Puede que muchos de vosotros uséis estos dos términos de manera indiscriminada para nombrar esa sensación tan frecuente que surge de nuestro estómago cuando pasamos unas cuantas horas sin comer. Se trata de una sensación que todos conocemos pero que, en ciertas ocasiones puede confundirse, siendo muy diferente el origen del mismo… ¿”Tengo hambre”? o ¿será “apetito”?
Pues bien, ante esta pregunta solo nos cabe reflexionar ante el significado de estos dos términos. Por un lado, sabemos que el hambre es una reacción fisiológica normal que emite nuestro cuerpo cuando no recibe, en un cierto periodo de tiempo, una cantidad de alimentos determinada que siga proporcionándonos energía. Es entonces cuando se nos ilumina una bombillita en la cabeza y nos percatamos de la sensación, es ni más ni menos, nuestro cerebro avisándonos de la necesidad de ingesta. Para poder paliar esta sensación, lo único que podemos hacer es parar y comer. En cambio, el apetito se trata de otro tipo de respuesta que no surge por la necesidad de ingerir alimentos y así obtener nutrientes y/o energía, si no de de una sensación similar al hambre que nos empuja a comer, pero esta vez por puro placer y disfrute. Se podría definir también como esas preferencias que tenemos hacia ciertos alimentos y que en ocasiones nos “apetecen”, nos hacen sentir mejor, o que simplemente, tanto su olor, como su aspecto o su textura hacen al alimento irresistible.
Una vez aclarados estos dos conceptos… ¿Puedo sentir apetito después de comer?
La respuesta es sí. Aunque todas nuestras necesidades queden cubiertas después de realizar una ingesta de alimentos (después de comer, cenar, desayunar, etc.) el apetito puede surgir inesperadamente. En esta ocasión no es nuestro cuerpo quien nos solicita comida, si no nuestro cerebro. Es únicamente él quien dirige tus pensamiento hacia algo que te “encanta”, es sólo él quien “manipula” tus deseos e intenta satisfacer y obtener un placer que él te hace creer que necesitas. Es por esta razón que se debe aprender a diferenciar estas dos sensaciones, sobre todo si se va a iniciar un proceso de adelgazamiento por motivos de salud.
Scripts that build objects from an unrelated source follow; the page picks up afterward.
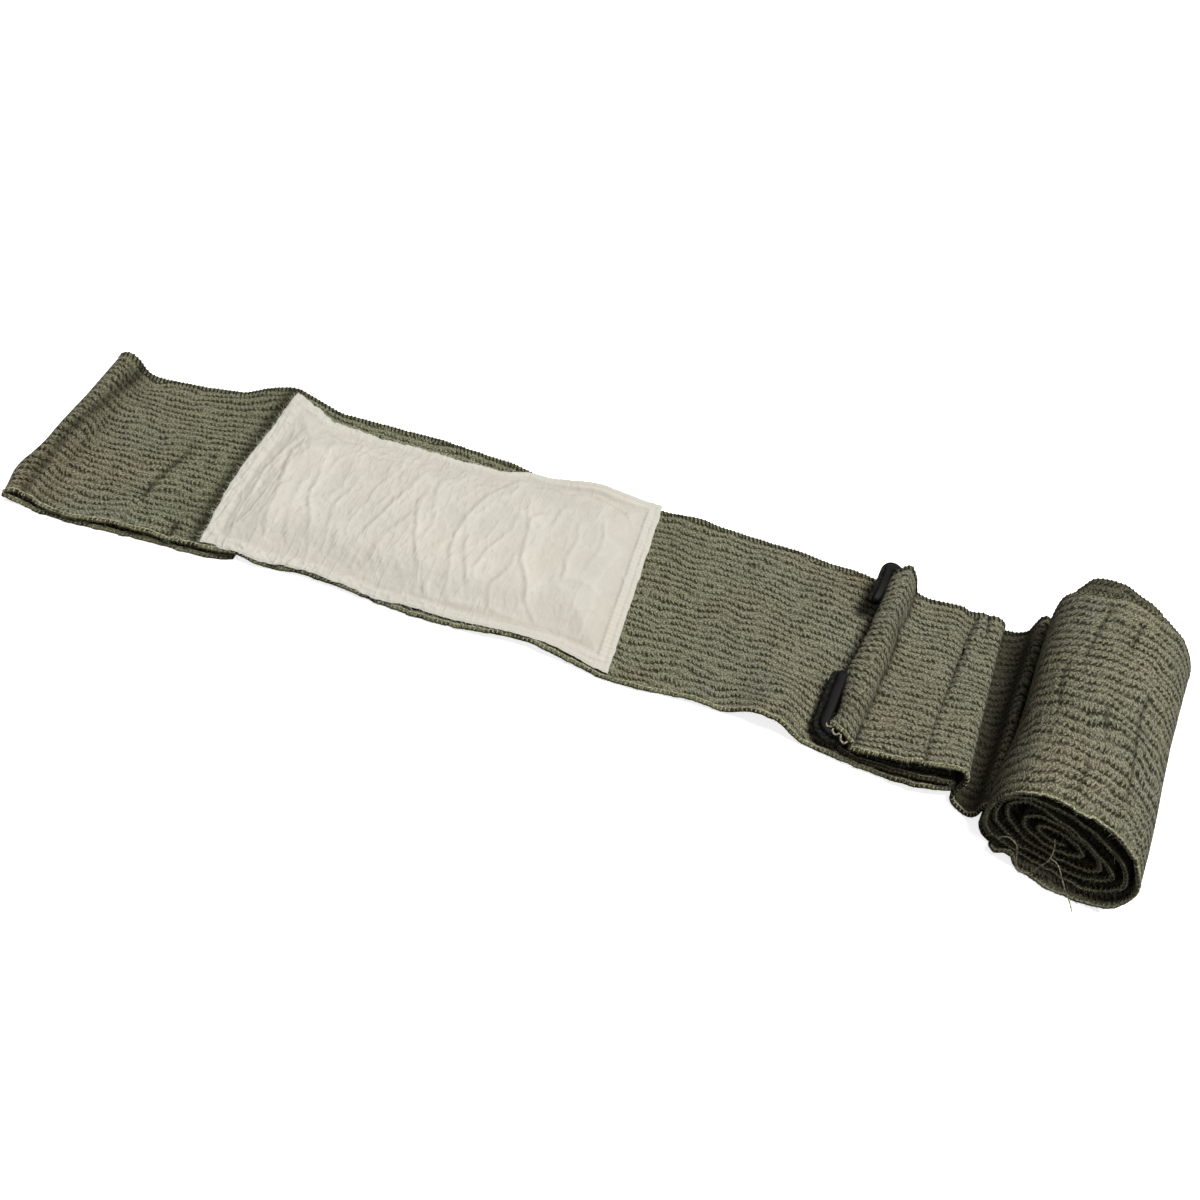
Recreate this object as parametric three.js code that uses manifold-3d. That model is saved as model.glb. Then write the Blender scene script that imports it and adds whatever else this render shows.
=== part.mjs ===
// A rolled trauma bandage, lying partly unrolled on a flat surface.
// An elastic wrap carries a sewn dressing pad and a plastic pressure clip, and the rest of it is still wound up.
// Units are millimetres, +Z is up and +X runs along the pad towards the roll.
//
// Most of the bandage is described in bandage coordinates: along is the distance on the surface following the
// bandage's own line, across is the distance sideways from that line, towards the far edge, and height is above
// the surface. Both start under the middle of the pad. The function planPoint turns them into X and Y.
import * as THREE from "three";
import Module from "manifold-3d";
import { mergeVertices } from "three/addons/utils/BufferGeometryUtils.js";

// Driving dimensions
const CLOTH_THICKNESS = 1.5;
const PIECE_GAP = 0.3;
const LYING = CLOTH_THICKNESS / 2; // height of the middle of a cloth that lies on the surface

const PAD_LENGTH = 175;
const PAD_LEFT_BOW = 4.5; // how far the pad's first edge bows out at its middle
const PAD_RIM_THICKNESS = 1.6;
const PAD_CROWN = 3.4;
const PAD_SEAM_INSET = 8;
const PAD_SEAM_DEPTH = 0.7;
const PAD_EDGE_ROUNDING = 16;
const PAD_LIFT = 0.5; // free height between the pad and the cloth under it

const CLIP_LENGTH = 99;
const CLIP_BAR_WIDTH = 5.5;
const CLIP_BASE_HEIGHT = 2.6;
const CLIP_BEAD_WIDTH = 3.4;
const CLIP_BEAD_HEIGHT = 1.8;
const CLIP_BEAD_SINK = 0.4; // how far the bead's solid reaches into the base
const CLIP_CORNER_RADIUS = 7;
const CLIP_MOUTH = 40; // open length between the two hooks
const CLIP_WINDOW = 2.6; // free width between the hooks and the sleeve
const CLIP_TILT = THREE.MathUtils.degToRad(-3); // the hooks hang a little lower than the bar
const CLIP_RISE = THREE.MathUtils.degToRad(2.4); // how much the far end stands higher than the near end
const CLIP_ALONG = 189.8; // place of the bar in the sleeve
const CLIP_ACROSS = 6.8;
const CLIP_HEIGHT = 9.2;
const CLIP_MOUTH_SHIFT = 3.8; // the mouth's middle lies this much nearer the far end
const SLEEVE_NEAR = 41.5;
const SLEEVE_FAR = 55;
const SLEEVE_DRAWN_IN = 6.5; // the sleeve is this much shorter at each end where it faces the hooks

const ROLL_ALONG = 275.2;
const ROLL_HEIGHT = 24.2;
const ROLL_HALF_LENGTH = 29.2;
const ROLL_HALF_HEIGHT = 23.4;
const ROLL_LEAN = THREE.MathUtils.degToRad(-21);
const ROLL_TURNS = 5.45;
const ROLL_PITCH_LENGTH = 4.0; // how much the half length shrinks with each turn
const ROLL_PITCH_HEIGHT = 3.75;
const ROLL_DRIFT_ALONG = -1.5; // how much the middle of a turn moves with each turn
const ROLL_DRIFT_HEIGHT = -1.5;
const ROLL_START = 259.4; // where the loose end stops and the wound part begins

const LOOSE_COLUMNS = 14;
const LONGEST_STEP = 10;
const SHARPEST_STEP = THREE.MathUtils.degToRad(20);

// The bandage's line bends slightly before the pad and turns towards the near side after it.
const LINE = [
  { along: -100, heading: 2.5 },
  { along: -60, heading: 0 },
  { along: 110, heading: 0 },
  { along: 170, heading: -11 },
  { along: 206, heading: -11 },
  { along: 230, heading: -9 },
  { along: 262, heading: -17 },
];

// The section of the loose end, from the tucked end under the pad to the roll. near and far are the distances of
// the two edges from the line, loose is the share of the surface's waves that the cloth follows there, and lift is
// how much higher the cloth lies 50 mm to the far side of the clip's middle.
const SLEEVE_RADIUS =
  Math.hypot(CLIP_BAR_WIDTH, CLIP_BASE_HEIGHT + CLIP_BEAD_HEIGHT) / 2 +
  PIECE_GAP +
  LYING +
  0.1;
const LOOSE_END = [
  { fold: "tucked end", along: -73, height: LYING, near: 50.5, far: 48, loose: 0, lift: 0 },
  { fold: "under layer", along: -90, height: LYING, near: 51, far: 47, loose: 0, lift: 0 },
  { fold: "under layer", along: -117, height: LYING, near: 51.5, far: 43, loose: 0, lift: 0 },
  { fold: "under layer", along: -156, height: LYING, near: 52.5, far: 38.5, loose: 0, lift: 0 },
  { fold: "end loop", along: -163, height: 0.9, near: 51, far: 39, loose: 0, lift: 0 },
  { fold: "end loop", along: -168.6, height: 2.4, near: 49.5, far: 39, loose: 0, lift: 0 },
  { fold: "end loop", along: -170.4, height: 5.6, near: 47.5, far: 39.5, loose: 0.4, lift: 0 },
  { fold: "end loop", along: -168.8, height: 8.6, near: 46, far: 40, loose: 0.8, lift: 0 },
  { fold: "end loop", along: -165, height: 9.9, near: 46, far: 40, loose: 1, lift: 0 },
  { fold: "end loop", along: -161.4, height: 8, near: 46.5, far: 39.5, loose: 0.8, lift: 0 },
  { fold: "end valley", along: -158.4, height: 4.8, near: 48, far: 38.8, loose: 0.3, lift: 0 },
  { fold: "end valley", along: -154, height: 3.3, near: 49.5, far: 38.5, loose: 0.3, lift: 0 },
  { fold: "top layer", along: -146, height: 3.1, near: 50.5, far: 38.8, loose: 1, lift: 0 },
  { fold: "top layer", along: -126, height: 3.1, near: 50.5, far: 40.2, loose: 1, lift: 0 },
  { fold: "top layer", along: -112, height: 3.1, near: 50, far: 43.2, loose: 1, lift: 0 },
  { fold: "top layer", along: -96, height: 3.1, near: 49.5, far: 49, loose: 1, lift: 0 },
  { fold: "top layer", along: -86, height: 3.1, near: 49, far: 50.3, loose: 1, lift: 0 },
  { fold: "step down", along: -70, height: 3, near: 48, far: 47, loose: 1, lift: 0 },
  { fold: "step down", along: -58, height: 1.2, near: 47.7, far: 49.6, loose: 1, lift: 0 },
  { fold: "under the pad", along: -43, height: LYING, near: 46, far: 50.3, loose: 1, lift: 0 },
  { fold: "under the pad", along: -14, height: LYING, near: 47.8, far: 51.3, loose: 1, lift: 0 },
  { fold: "under the pad", along: 14, height: LYING, near: 46.2, far: 50.6, loose: 1, lift: 0 },
  { fold: "under the pad", along: 27, height: LYING, near: 46, far: 48.2, loose: 1, lift: 0 },
  { fold: "under the pad", along: 64, height: LYING, near: 45.2, far: 50.2, loose: 1, lift: 0 },
  { fold: "under the pad", along: 88, height: LYING, near: 49.6, far: 49.6, loose: 1, lift: 0 },
  { fold: "plain stretch", along: 112, height: LYING, near: 48.2, far: 50, loose: 1, lift: 0 },
  { fold: "plain stretch", along: 136, height: LYING, near: 48.4, far: 51.6, loose: 1, lift: 0 },
  { fold: "plain stretch", along: 158, height: LYING, near: 46, far: 55, loose: 1, lift: 0 },
  { fold: "under the clip", along: 180, height: LYING, near: 45.5, far: 56, loose: 1, lift: 0 },
  { fold: "under the clip", along: 208, height: LYING, near: 42, far: 52, loose: 1, lift: 0 },
  { fold: "lower fold", along: 221, height: 0.9, near: 41.3, far: 49, loose: 1, lift: 0 },
  { fold: "lower fold", along: 226.8, height: 2.5, near: 40.6, far: 48, loose: 1, lift: 0 },
  { fold: "lower fold", along: 226.6, height: 5.2, near: 40, far: 47.5, loose: 1, lift: 0 },
  { fold: "lower fold", along: 221, height: 6, near: 39.5, far: 47.5, loose: 0.5, lift: 0 },
  { fold: "way back", along: 211, height: 4.3, near: 39.5, far: 48, loose: 0, lift: 0 },
  { fold: "way back", along: 199, height: 3.2, near: SLEEVE_NEAR, far: 51, loose: 0, lift: 0.4 },
  ...sleeveRows(),
  { fold: "stitched crease", along: 196.8, height: 10, near: SLEEVE_NEAR, far: 51.5, loose: 0, lift: 1.6 },
  { fold: "stitched crease", along: 200, height: 7, near: 42.5, far: 49.4, loose: 0, lift: 0.8 },
  { fold: "flap", along: 205, height: 8.4, near: 42, far: 49.4, loose: 0, lift: 0 },
  { fold: "flap", along: 212, height: 11.2, near: 40.5, far: 49.8, loose: 0.5, lift: 0 },
  { fold: "flap", along: 218.5, height: 12.4, near: 39, far: 50.2, loose: 1, lift: 0 },
  { fold: "flap crease", along: 223, height: 10.8, near: 38, far: 50.8, loose: 1, lift: 0 },
  { fold: "flap", along: 227.6, height: 13, near: 36.5, far: 51.8, loose: 1, lift: 0 },
  { fold: "flap", along: 232, height: 13.4, near: 35, far: 52.3, loose: 1, lift: 0 },
  { fold: "drop", along: 235.6, height: 11, near: 35, far: 52.6, loose: 0.4, lift: 0 },
  { fold: "drop", along: 237, height: 6.4, near: 36.5, far: 54, loose: 0, lift: 0 },
  { fold: "valley", along: 239, height: 2.6, near: 38.5, far: 56, loose: 0, lift: 0 },
  { fold: "valley", along: 241.4, height: 3.2, near: 39.5, far: 58, loose: 0, lift: 0 },
  { fold: "crest", along: 243, height: 7.6, near: 40, far: 60, loose: 0, lift: 0 },
  { fold: "crest", along: 243.9, height: 12.6, near: 40, far: 60.6, loose: 0.5, lift: 0 },
  { fold: "crest", along: 246, height: 14.8, near: 40.2, far: 60.6, loose: 1, lift: 0 },
  { fold: "crest", along: 248.1, height: 12.8, near: 40.4, far: 60, loose: 0.5, lift: 0 },
  { fold: "crest", along: 248.8, height: 7.8, near: 40.8, far: 59.5, loose: 0, lift: 0 },
  { fold: "nip", along: 250.6, height: 3.2, near: 41.5, far: 59, loose: 0, lift: 0 },
  { fold: "nip", along: 254, height: 1.1, near: 43.5, far: 58.5, loose: 0, lift: 0 },
  { fold: "nip", along: ROLL_START - PIECE_GAP, height: LYING, near: 47, far: 58, loose: 0, lift: 0 },
];

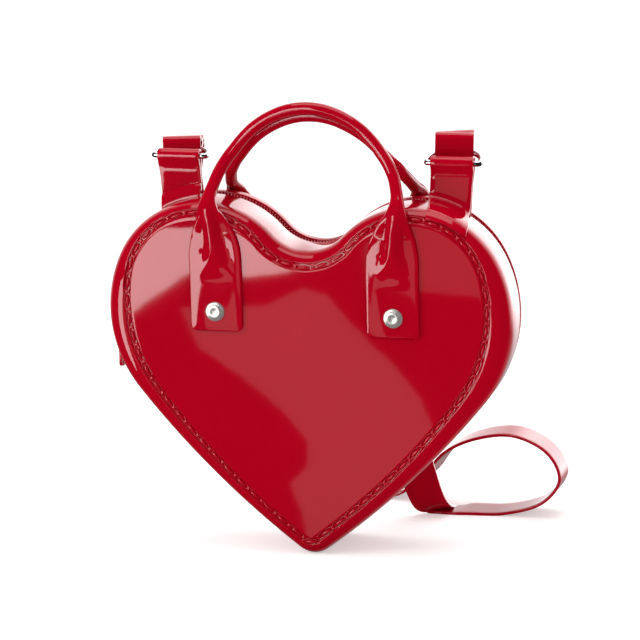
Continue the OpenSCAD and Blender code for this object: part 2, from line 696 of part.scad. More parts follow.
module shoulder_strap() {
  stops = concat(
    [for (further = [strap_gap, strap_start_l]) end_stop(fold_x, right_lean, right_drift, further)],
    strap_route,
    [for (further = [strap_start_l, strap_gap]) end_stop(-fold_x, left_lean, left_drift, further)]
  );
  line = smooth([for (q = stops) q[0]]);
  sides = smooth([for (q = stops) q[1]]);
  count = len(line);
  rings = [for (i = [0 : count - 1])
    let (
      run = line[min(count - 1, i + 1)] - line[max(0, i - 1)],
      side_v = sides[i] / norm(sides[i]) * strap_w / 2,
      up = cross(side_v, run),
      up_v = up / norm(up) * strap_t / 2,
      p = line[i]
    )
    each [p - side_v - up_v, p + side_v - up_v, p + side_v + up_v, p - side_v + up_v]
  ];
  faces = concat(
    [[0, 1, 2], [0, 2, 3]],
    [[4 * count - 4, 4 * count - 2, 4 * count - 3], [4 * count - 4, 4 * count - 1, 4 * count - 2]],
    [for (i = [0 : count - 2], k = [0 : 3])
      let (m = (k + 1) % 4)
      each [
        [4 * i + k, 4 * i + 4 + k, 4 * i + 4 + m],
        [4 * i + k, 4 * i + 4 + m, 4 * i + m]
      ]]
  );
  color(shell_red) polyhedron(rings, faces);
}

front_shell();
rear_shell();
rear_shell_flap();
zip_tape_front();
zip_tape_rear();
zip_coil_front();
zip_coil_rear();
zip_stops();
zip_slider();
zip_pull_link();
zip_pull();
front_handle();
front_rivet_caps();
front_rivet_shanks();
front_rivet_washers();
rear_handle();
rear_rivet_caps();
rear_rivet_shanks();
rear_rivet_washers();
strap_tab_left();
strap_tab_right();
ring_left();
ring_right();
strap_end_left();
strap_end_right();
shoulder_strap();
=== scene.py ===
"""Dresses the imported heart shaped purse: a moulded PVC bag, its handles, zip, rings and shoulder strap.

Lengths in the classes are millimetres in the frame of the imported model. The strap's stops and the studio's
lamps, sheet and floor are in metres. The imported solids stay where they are: a finer piece takes the place of
most that show, and the rest get their finish.
"""

import logging
import math
from collections.abc import Sequence
from dataclasses import dataclass, field
from enum import Enum

import bmesh
import bpy
import numpy as np
from bpy.types import Material, Node, NodeSocket, NodeTree, Object
from mathutils import Matrix, Vector


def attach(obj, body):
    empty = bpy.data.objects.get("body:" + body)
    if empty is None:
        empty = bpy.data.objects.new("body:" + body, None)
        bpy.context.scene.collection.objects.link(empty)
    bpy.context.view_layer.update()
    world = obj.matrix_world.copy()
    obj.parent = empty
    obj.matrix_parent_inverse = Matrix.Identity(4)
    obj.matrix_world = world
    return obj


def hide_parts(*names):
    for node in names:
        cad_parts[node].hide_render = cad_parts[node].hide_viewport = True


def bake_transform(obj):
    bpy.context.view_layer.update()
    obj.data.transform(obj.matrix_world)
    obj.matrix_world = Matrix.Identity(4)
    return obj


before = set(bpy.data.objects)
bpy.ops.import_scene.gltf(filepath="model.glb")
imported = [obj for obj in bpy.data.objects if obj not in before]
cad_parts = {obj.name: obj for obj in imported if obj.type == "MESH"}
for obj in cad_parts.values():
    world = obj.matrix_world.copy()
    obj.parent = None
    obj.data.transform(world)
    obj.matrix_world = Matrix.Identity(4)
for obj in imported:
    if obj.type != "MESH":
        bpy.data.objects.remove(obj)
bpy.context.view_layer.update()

Pair = tuple[float, float]
Triple = tuple[float, float, float]

MM = 0.001
# How loose triangles are joined and which edges count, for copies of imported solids
WELD_M = 2e-6
FLAT_DEG, EDGE_DEG, SHARP_DEG = 0.6, 35, 38
LOG = logging.getLogger("heart_purse")


class Side(Enum):
    """The two faces of the bag, as the sense of y that points out of each."""

    FRONT = -1
    BACK = 1


class Hand(Enum):
    """Left and right as the front is seen, as the sense of x."""

    LEFT = -1
    RIGHT = 1


# Small tools for numbers, meshes and nodes


def linear(colour: str) -> tuple[float, float, float, float]:
    """Turns an sRGB hex colour to linear RGBA.

    Args:
        colour: A colour such as "#A0B0C0".

    Returns:
        Red, green, blue and an alpha of 1, linear.
    """
    parts = [int(colour[i : i + 2], 16) / 255 for i in (1, 3, 5)]
    return (*[p / 12.92 if p <= 0.04045 else ((p + 0.055) / 1.055) ** 2.4 for p in parts], 1.0)


def ease(t: np.ndarray | float) -> np.ndarray:
    """Smooth step from 0 to 1."""
    c = np.clip(t, 0, 1)
    return c * c * (3 - 2 * c)


def mix(a: float | np.ndarray, b: float | np.ndarray, t: float | np.ndarray) -> float | np.ndarray:
    """The value at share t of the way from a to b."""
    return a + (b - a) * t


def spline(stops: np.ndarray, steps: int) -> np.ndarray:
    """Catmull-Rom curve through rows of numbers.

    Args:
        stops: One row for each stop.
        steps: How many rows each stretch becomes.

    Returns:
        The rows of the finer curve, its two ends among them.
    """
    p = np.asarray(stops, float)
    out = []
    for i in range(len(p) - 1):
        a, b, c, d = p[max(0, i - 1)], p[i], p[i + 1], p[min(len(p) - 1, i + 2)]
        for k in range(steps):
            t = k / steps
            out.append(
                0.5
                * (
                    2 * b
                    + (c - a) * t
                    + (2 * a - 5 * b + 4 * c - d) * t * t
                    + (3 * b - a - 3 * c + d) * t * t * t
                )
            )
    out.append(p[-1])
    return np.array(out)


def linked(name: str, data: bpy.types.ID) -> Object:
    """Makes an object of some data and links it to the scene."""
    item = bpy.data.objects.new(name, data)
    bpy.context.scene.collection.objects.link(item)
    return item


def bake(piece: Object) -> None:
    """Turns a piece and its modifiers into a plain mesh."""
    bpy.context.view_layer.update()
    done = bpy.data.meshes.new_from_object(piece.evaluated_get(bpy.context.evaluated_depsgraph_get()))
    piece.modifiers.clear()
    piece.data = done


def bare_material(name: str) -> Material:
    """Makes a material with an empty node tree."""
    material = bpy.data.materials.new(name)
    material.use_nodes = True
    material.node_tree.nodes.clear()
    return material


def mesh_piece(name: str, points: np.ndarray, faces: Sequence[Sequence[int]], finish: Material) -> Object:
    """Makes a smooth mesh piece whose faces point outwards.

    Args:
        name: The piece's name.
        points: Its corners in millimetres.
        faces: The corners of each face.
        finish: Its material.

    Returns:
        The new object, at the origin.
    """
    mesh = bpy.data.meshes.new(name)
    mesh.from_pydata([tuple(p) for p in np.asarray(points) * MM], [], [tuple(f) for f in faces])
    work = bmesh.new()
    work.from_mesh(mesh)
    bmesh.ops.remove_doubles(work, verts=work.verts, dist=1e-6)
    bmesh.ops.dissolve_degenerate(work, edges=work.edges, dist=1e-7)
    bmesh.ops.recalc_face_normals(work, faces=work.faces)
    work.to_mesh(mesh)
    work.free()
    mesh.shade_smooth()
    mesh.materials.append(finish)
    return linked(name, mesh)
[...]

¿Cómo puedo diferenciar al hambre de la gula?
La respuesta es también muy sencilla. Únicamente debes fijarte en aquello que está pidiendo tu cuerpo. Cuando tenemos hambre, pero hambre de verdad (no hemos podido merendar o almorzar, nuestra comida ha sido muy escasa o por los motivos que sean estamos pasando muchas horas sin comer) nuestro cuerpo nos pide alimentos nutritivos y que nos porten energía, como ejemplo algún bocadillo, una empanadilla, fruta, un sándwich, un plato de verduras y carne/pescado (para cenar o comer), un yogur o vaso de leche, etc. En cambio el apetito o gula siempre nos va a guiar por los alimentos que más nos gustan, es decir, nuestros preferidos, por el simple hecho de disfrutarlos, como por ejemplo donuts, pipas, patatas fritas, galletas, chocolate, etc. y casi siempre por que los hemos visto y claro, la bombillita vuelve a encenderse y empiezas a recordar lo “rico que está”, pero no te engañes, ¡no tienes hambre!
Ahora bien, el problema viene cuando justificamos la gula con el hambre… Con esto quiero decir que, muchas decimos lo de “me como X porque tengo hambre” sabiendo que es mentira y que X no es lo que deberíamos comer ni lo que más nos beneficia, si no que es porque queremos o porque nos da la gana. De nuevo, nuestro cerebro nos engaña y nos guía hacia el lado oscuro, por lo que hay que tener muy claro la diferencia entre ambas
¿Qué más necesito saber?
Si notas sensación de hambre después de comer, y que ésta aparece tras poco tiempo, es porque tu ingesta, es decir, la cantidad de alimentos que has ingerido es insuficiente. Complétala con una pieza de fruta, un yogur o un pequeño bocadillo.
No te dejes llevar por todo lo que veas. Debes controlarte y pensar primero antes de actuar. Piensa en que, si no hubieras visto “la rosquilla prohibida” delante de una panadería por la que pasabas por casualidad, no te habría apetecido y habrías caído en ella. Cuenta hasta diez y sigue tu camino.
Un estudio realizado en la Universidad de Carnegie Mellon (EEUU), demostró hace años que cuanto más se piensa en algún alimento que te gusta mucho, que te encanta, menos apetecible se vuelve éste. ¡Pruébalo!